Another phenomenon you don’t see in many other cities is cheerful summer visitors jumping into the water at the harbour baths. There are harbour bathing areas on Islands Brygge and Sluseholmen. Here you can take a refreshing dip in the harbour, which has historically been a far from obvious possibility. As late as the early 1990s, bathing in the Port of Copenhagen was hazardous to one’s health due to the presence of heavy industry in the city. From the harbour bathing area at Fisketorvet, you can look across to the former silos of the Soyakage factory, whose products included chlorine. When the factory exploded back in 1980, it left the entire neighbourhood a wasteland. Today, the industrial activities have gone, the area has been cleaned up, and it is quite safe to bathe here. Please note that the supervised bathing areas have access restrictions and restrictions relating to coronavirus.

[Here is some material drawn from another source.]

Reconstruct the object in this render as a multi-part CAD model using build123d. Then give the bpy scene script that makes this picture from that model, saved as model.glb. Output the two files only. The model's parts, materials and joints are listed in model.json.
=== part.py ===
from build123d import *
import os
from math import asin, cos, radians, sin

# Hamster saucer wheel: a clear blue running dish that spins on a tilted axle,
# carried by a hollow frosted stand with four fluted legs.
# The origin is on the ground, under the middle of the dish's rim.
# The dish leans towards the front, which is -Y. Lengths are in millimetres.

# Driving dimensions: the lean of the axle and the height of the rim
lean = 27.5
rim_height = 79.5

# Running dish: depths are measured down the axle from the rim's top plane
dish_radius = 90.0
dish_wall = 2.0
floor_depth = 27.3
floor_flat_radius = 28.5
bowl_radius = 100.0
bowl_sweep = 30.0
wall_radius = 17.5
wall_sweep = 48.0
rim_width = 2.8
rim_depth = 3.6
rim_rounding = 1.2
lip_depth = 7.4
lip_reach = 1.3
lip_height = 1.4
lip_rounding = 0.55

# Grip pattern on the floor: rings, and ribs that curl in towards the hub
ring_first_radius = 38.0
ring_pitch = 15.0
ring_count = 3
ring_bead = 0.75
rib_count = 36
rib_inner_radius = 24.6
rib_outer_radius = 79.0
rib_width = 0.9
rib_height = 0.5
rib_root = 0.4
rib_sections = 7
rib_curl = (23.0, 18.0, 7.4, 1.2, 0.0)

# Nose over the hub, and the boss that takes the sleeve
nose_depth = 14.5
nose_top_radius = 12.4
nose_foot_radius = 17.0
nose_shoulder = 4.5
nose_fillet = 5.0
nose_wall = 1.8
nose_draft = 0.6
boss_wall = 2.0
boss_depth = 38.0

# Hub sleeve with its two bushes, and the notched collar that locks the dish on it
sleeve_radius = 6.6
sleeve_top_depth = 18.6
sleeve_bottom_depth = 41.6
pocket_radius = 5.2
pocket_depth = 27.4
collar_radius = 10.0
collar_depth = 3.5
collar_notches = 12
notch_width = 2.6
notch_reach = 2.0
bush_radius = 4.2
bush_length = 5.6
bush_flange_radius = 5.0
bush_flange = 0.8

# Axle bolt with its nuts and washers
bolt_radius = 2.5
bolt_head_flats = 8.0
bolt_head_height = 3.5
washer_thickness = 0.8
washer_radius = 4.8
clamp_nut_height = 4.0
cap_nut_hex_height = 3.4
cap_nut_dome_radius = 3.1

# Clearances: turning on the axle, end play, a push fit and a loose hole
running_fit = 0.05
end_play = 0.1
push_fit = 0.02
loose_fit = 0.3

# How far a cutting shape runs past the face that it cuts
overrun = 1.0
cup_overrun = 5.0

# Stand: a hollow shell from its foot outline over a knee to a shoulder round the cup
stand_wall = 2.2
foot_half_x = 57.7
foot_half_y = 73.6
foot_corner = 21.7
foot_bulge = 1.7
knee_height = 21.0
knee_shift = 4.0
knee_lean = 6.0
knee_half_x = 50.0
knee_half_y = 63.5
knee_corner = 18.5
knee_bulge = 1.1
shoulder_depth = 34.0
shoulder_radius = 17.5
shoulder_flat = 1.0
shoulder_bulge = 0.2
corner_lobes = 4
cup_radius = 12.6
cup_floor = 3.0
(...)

Where to go and get some food and maybe a glass of wine that possess green credentials?
In the summer of 2020, the best bet is Den Grønne Kødby (“The Green Meat District”) in Vesterbro’s Meat Packing District, which will place the focus on entrepreneurship that is devoted to green cuisine. That includes culinary entrepreneurs like the Kitchen Collective food cooperative and the food innovation establishment CPH Food Space. Meanwhile, the street cuisine will frame a series of concerts. Every Thursday through Saturday, there will be music from DJs and up-and-coming artists on Den Grønne Kødby’s new pop-up stage, at least to the extent that is permitted by government coronavirus guidelines. Den Grønne Kødby will continue until the end of August.
Another food market with a green profile is Reffen on Refshaleøen. Many of the stalls are organic, and their rent is quite simply reduced if they are certified to meet Denmark’s organic inspection criteria. There is also an ambition to be the first street food venue producing its own organic ingredients.
There are also many sustainable choices if you like to eat out with a knife and fork off a white tablecloth –and if you are visiting outside the food markets’ season. Geranium – Copenhagen’s finest (and solitary) three-star Michelin restaurant – uses organic and biodynamic ingredients. The head chef, the former winner of the Bocuse d’Or, Rasmus Kofoed, was raised with biodynamics and swears by it – partly because of the superior taste.
Another Copenhagen star chef with a green profile is Christian F. Puglisi from Relæ, voted the world’s most sustainable restaurant by the Sustainable Restaurant Association for two consecutive years.
Finally, don’t cheat yourself of a visit to Gro Spiseri, a restaurant with a connection to Copenhagen’s first and largest rooftop market garden. The menu changes during the season, which of course reflects what is growing here on the roofs of Copenhagen.
As night approaches, finding a sustainable hotel is easy – possibly easier than finding one that isn’t. Many of the largest chains and small family-owned hotels are eco-certified, which means that they are committed to such things as reducing their energy consumption, sorting their waste, etc. You can find the list of eco-certified hotels at VisitCopenhagen:
Copenhageners enjoy seeing themselves as highly environmentally conscious. But the reality is of course rather more complicated. If you take a deep breath on Rådhuspladsen during the rush hour, you will still draw a substantial portion of diesel soot into your lungs. But the objective is for Copenhagen to be the first climate-neutral capital in 2025.
Until then, whether we are Copenhageners or visitors from elsewhere we are surely making a manageable contribution by sipping some natural wine and eating organic gourmet food as we look out across the blue-green pearl next to the Sound.